The day that everyone is waiting eagerly for is coming! The hopes and expectations from the new year, celebrating with the loved ones altogether and of course the special, traditional New Year’s food, indispensables of New Year’s Day. It is celebrated in different ways in different cultures, all with unique traditions.

Traditional New Year’s food varies from culture to culture, and each is believed to bring good luck in the new year. Let’s look at these different delicious and luck-bringing traditional New Year’s food from around the world.

1.   Hoppin’ John (South America)

Hoppin’ John is a traditional new year food in South America. It’s a dish made from pork-flavored or black-eyed peas, and it is generally served with rice near cooked greens and cornbread. All the food in this dish has a meaning. The black-eyed peas symbolize coins, the cooked greens represent money, as they are green, and the color of cornbread symbolizes gold.

This traditional new year’s food is associated with good luck and wealth, and there are different theories about it. One of them takes place in the civil war, in which Union soldiers took the Confederate army’s food and left only this bean behind, which was the only food to keep them alive. And it is thought that the swelling of the beans when they are cooked is associated with wealth. Whatever the reason is, this traditional new year’s food is just one of the dishes made and eaten with the hope of luck from the new year.

2.   Rosca de Reyes And Tamales (Mexico)

One of Mexico’s traditional new year’s food, Rosca de Reyes, is a ring-shaped bread covered with candied fruit. It includes a kind of a trinket, a sign of good fortune for the one who finds it.

Another traditional new year’s food of Mexico is the famous Tamales, corn dough loaded with pork meat, cheese, and other fillings, wrapped in a corn husk or banana leaf.

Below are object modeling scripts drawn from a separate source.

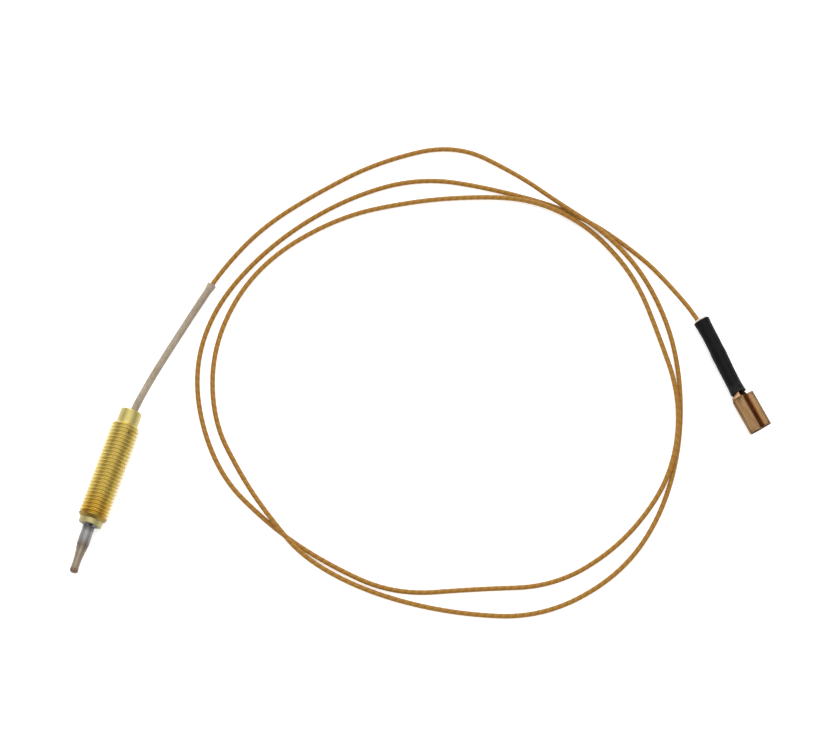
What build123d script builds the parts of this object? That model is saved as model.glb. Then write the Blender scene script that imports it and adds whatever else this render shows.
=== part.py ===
from build123d import *
import os
from math import asin, cos, pi, radians, sin, tan

# Thermocouple with a threaded brass head, a one-metre lead and a push-on tab receptacle.
# Millimetres. +Z is up and z = 0 is the surface that everything lies on. The head lies on
# its thread crests with its axis along Y, tip towards -Y. The origin is under the middle
# of the head. The lead leaves the collar towards +Y and lies to the +X side.

# ---------------------------------------------------------------- head: driving sizes
HEAD_LENGTH = 46.7
COLLAR_LENGTH = 3.85
COLLAR_R = 2.9
THREAD_LENGTH = 27.65
CREST_R = 3.925
PITCH = 1.0
CREST_COUNT = 26
FLANGE_LENGTH = 1.5
FLANGE_R = 3.1
AXIS_Z = CREST_R

THREAD_DEPTH = 0.54 * PITCH
CREST_FLAT = PITCH / 8
ROOT_FLAT = PITCH / 4
REAR_CHAMFER = CREST_R - COLLAR_R
FRONT_CHAMFER = CREST_R - FLANGE_R
EDGE_BREAK = 0.25

# stations along the head axis, from the rear face to the tip
REAR_Y = HEAD_LENGTH / 2
SHOULDER_Y = REAR_Y - COLLAR_LENGTH
FLANGE_Y = SHOULDER_Y - THREAD_LENGTH
FACE_Y = FLANGE_Y - FLANGE_LENGTH
TIP_Y = -HEAD_LENGTH / 2
FIRST_CREST_Y = SHOULDER_Y - 1.4

# bores of the threaded body
SHEATH_BORE_R = 1.62
SHEATH_STOP_Y = 1.0
WIRE_BORE_R = 1.2
REAR_BORE_R = 2.0
REAR_BORE_Y = 3.0

# sensing tip
SHEATH_R = 1.6
SHEATH_BORE = 1.2
NECK_R = 1.07
NECK_BORE = 0.72
TAPER_START_Y = FACE_Y - 5.3
TAPER_END_Y = FACE_Y - 9.4
BEAD_FACE_Y = TIP_Y + 1.4
BEAD_R = 1.16
NOSE_HEIGHT = 0.75
BRAZE_R = 2.5
BRAZE_HEIGHT = 0.55
WIRE_R = 0.4
INSULATOR_GAP = 0.03

# splice between the element wire and the lead, inside the rear bore
WIRE_END_Y = 7.6
FERRULE_Y = (5.0, 11.0)
FERRULE_R = (0.45, 0.85)
SPLICE_SLEEVE_Y = (4.0, 13.4)
SPLICE_SLEEVE_R = (0.88, 1.3)
BUSH_Y = (14.6, REAR_Y - 0.5)
BUSH_R = (1.45, REAR_BORE_R - 0.02)

# ---------------------------------------------------------------- lead: driving sizes
JACKET_R = 0.66
JACKET_BORE = 0.33
CORE_R = 0.29
SLEEVE_R = 1.0
SLEEVE_BORE = 0.74
SLEEVE_FLARE_R = 1.27
SLEEVE_FLARE_LENGTH = 1.6
CORNER_SHARE = 0.45

# The route of the lead, from the splice inside the head to the crimp: two loose turns
# laid on the surface. It passes over its own later turn at the left and the right, and
# over the outgoing strand at the top, in low humps.
ROUTE = [
    (0.0, 12.0, 3.9), (0.2, 22.0, 3.9), (1.6, 33.0, 3.3), (3.9, 44.9, 2.5), (6.4, 56.9, 1.8),
    (9.3, 69.9, 1.1), (15.6, 84.9, 0.7), (26.5, 99.0, 0.7), (40.1, 113.4, 0.7), (58.6, 125.1, 0.7),
    (78.0, 121.6, 0.8), (91.0, 116.7, 2.22), (107.6, 111.8, 2.22), (122.1, 102.3, 0.85),
    (134.6, 86.1, 0.7), (142.6, 63.5, 0.7), (143.7, 40.5, 0.7), (137.3, 20.8, 0.7),
    (121.2, 4.1, 0.7), (99.0, -2.0, 0.7), (76.5, -3.6, 0.8), (57.5, -0.6, 2.1), (45.3, 6.9, 2.22),
    (33.9, 15.7, 0.85), (20.4, 29.2, 0.7), (13.6, 50.5, 0.7), (17.9, 74.1, 0.7), (34.2, 94.3, 0.7),
    (54.0, 105.9, 0.7), (71.1, 112.6, 0.8), (83.1, 115.0, 2.1), (94.6, 114.2, 1.95),
    (105.6, 110.7, 0.8), (118.2, 102.1, 0.7), (128.6, 88.6, 0.8), (138.1, 74.6, 2.1),
    (142.3, 59.5, 2.22), (141.6, 45.2, 1.1), (134.6, 27.8, 0.7), (121.8, 13.2, 0.7),
    (102.7, 6.3, 0.7), (82.6, -2.0, 0.7), (62.2, 0.5, 0.7), (44.6, 5.8, 0.7), (26.5, 15.3, 0.7),
    (12.4, 36.2, 0.7), (10.2, 57.5, 0.7), (18.7, 79.8, 0.7), (33.7, 99.3, 0.7), (52.0, 112.5, 0.7),
    (73.5, 115.7, 0.7), (97.4, 115.9, 0.7), (117.4, 109.2, 0.7), (128.1, 102.8, 1.2),
    (137.6, 95.9, 2.35), (145.4, 88.1, 2.35),
]
SLEEVE_START = 0.3     # share of the first run at which the exit sleeve begins
SLEEVE_CORNERS = 4     # corners of the route that the exit sleeve covers
SLEEVE_END = 0.44      # share of the next run at which its flare begins

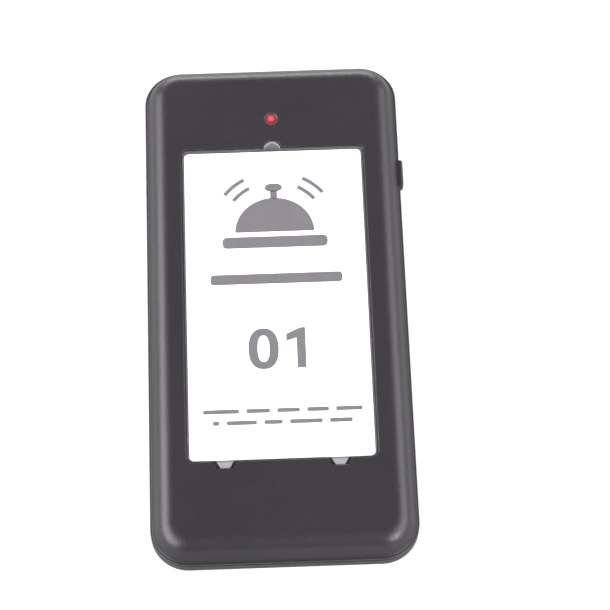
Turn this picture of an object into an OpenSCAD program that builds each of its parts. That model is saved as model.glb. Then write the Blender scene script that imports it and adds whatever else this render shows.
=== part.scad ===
// Slim guest pager, lying on its back: a two-piece case, a clear window over a
// numbered card, a side button, and the parts that make it shake and flash.
// The origin is at the centre of the back face. +Z comes out of the front
// face, +Y points to the lamp end and +X is the side with the button.

/* [Case] */
// Width across the seam lip
case_w = 56; // [55:0.5:60]
// Length across the seam lip
case_l = 116; // [114:1:122]
// Thickness from back face to front face
case_t = 8.6; // [8.4:0.1:9.4]
// Radius of the four corners in plan
corner_r = 8; // [7.5:0.5:10]
// Height of the rear cover's outer wall
rear_wall_h = 2.8; // [2.6:0.1:2.9]
// Height of the groove between the covers
groove_h = 0.3; // [0.2:0.05:0.4]
// Height of the front cover's lip above the groove
lip_h = 0.7; // [0.6:0.05:0.8]
// Width of the ledge between the lip and the sloped side
ledge_w = 0.5; // [0.4:0.05:0.6]
// Radius of the round-over between the front face and the sloped side
dome_r = 4; // [3.6:0.1:4.2]
// Angle of the sloped side above the ledge, from the horizontal
dome_slope = 65; // [62:1:72]
// Thickness of the rear cover's floor
floor_t = 1.2; // [1:0.1:1.3]
// Thickness of the front cover's shell
shell_t = 1.3; // [1.2:0.05:1.4]

/* [Card and window] */
// Width of the clear window
window_w = 39.5; // [37:0.1:40]
// Length of the clear window without its tabs
window_l = 72.7; // [69:0.1:73]
// How far the window's middle lies from the case's middle
window_y = -0.5; // [-1:0.1:0]
// Thickness of the clear window
window_t = 1.0; // [0.8:0.05:1]
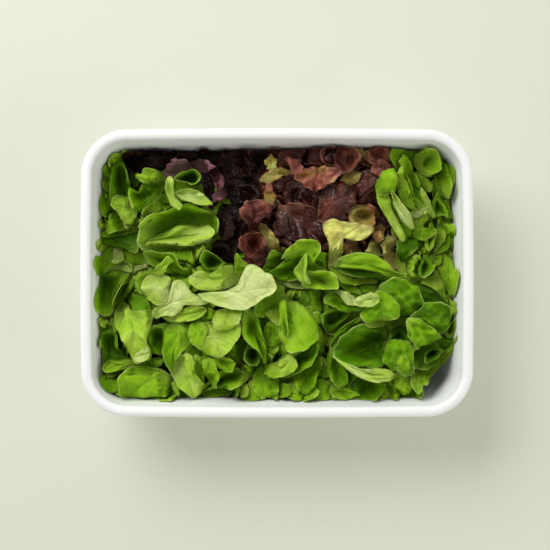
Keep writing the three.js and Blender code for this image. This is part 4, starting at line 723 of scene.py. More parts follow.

It is made on most special days in Mexico, but you can see it everywhere on New Year’s Eve, in food trucks on the street, or in almost every restaurant.

3.   Tteokguk (Korea)

Korea’s traditional new year’s food is a soup loaded with rice cakes, beef, and veggies. In Korea, it is believed that everyone becomes one year older when the new year comes, and there is a joke about it, telling you should eat tteokguk, or you won’t age. The long shape of tteok represents long life.

4.   Soba Noodles And Mochıtsuki (Japan)

Soba noodles are one of the Japanese traditional new year’s foods made from buckwheat represent long life. While eating a bowl of soba noodles, you should slurp them whole, not cut.

soba noodles, Japanese traditional new year's food

Mochitsuki is another tradition of Japan, in which families pound mochi rice cakes the day before the new year altogether. After washing and steaming sweet rice, they pound it to form a smooth dough. And then it is pinched off into tiny bits by guests to make small buns to eat as a desert.

5.   Berliner (Germany)

Berliner is Germany’s traditional new year food, a kind of doughnut coated with powdered sugar and loaded with jam. They like to eat it at midnight on New Year’s, and some generally fill it with mustard to prank the eater. 

6.   Vasilopita (Greece)

Vasilopita is a coffee cake made with almonds that Greek eat in the new year. It is baked with a coin inside, which is believed to bring good luck to one who finds it.

7.   Oliebollen (Holland)

Oliebollen is the name of fried and powdered sugar-covered little dough balls loaded with raisins, a kind of doughnut. They are consumed not only on New Year’s Eve but also on most special holidays and are sold in food trucks on the streets mostly.

Oliebollen - traditional new year's food of Holland

There is a legend about this traditional new year’s food. The legend is about Perchta, a Pagan goddess. According to it, those who ate oliebollen would avoid the wrath of this goddess. They saved their stomach from the cut she made with her sword because her sword couldn’t cut the ones who ate these fatty doughnuts.

8.   Buttered Bread And Bannock (Ireland)

According to some historians, on new years day, Irish people would leave buttered bread on doorsteps for the local children to eat.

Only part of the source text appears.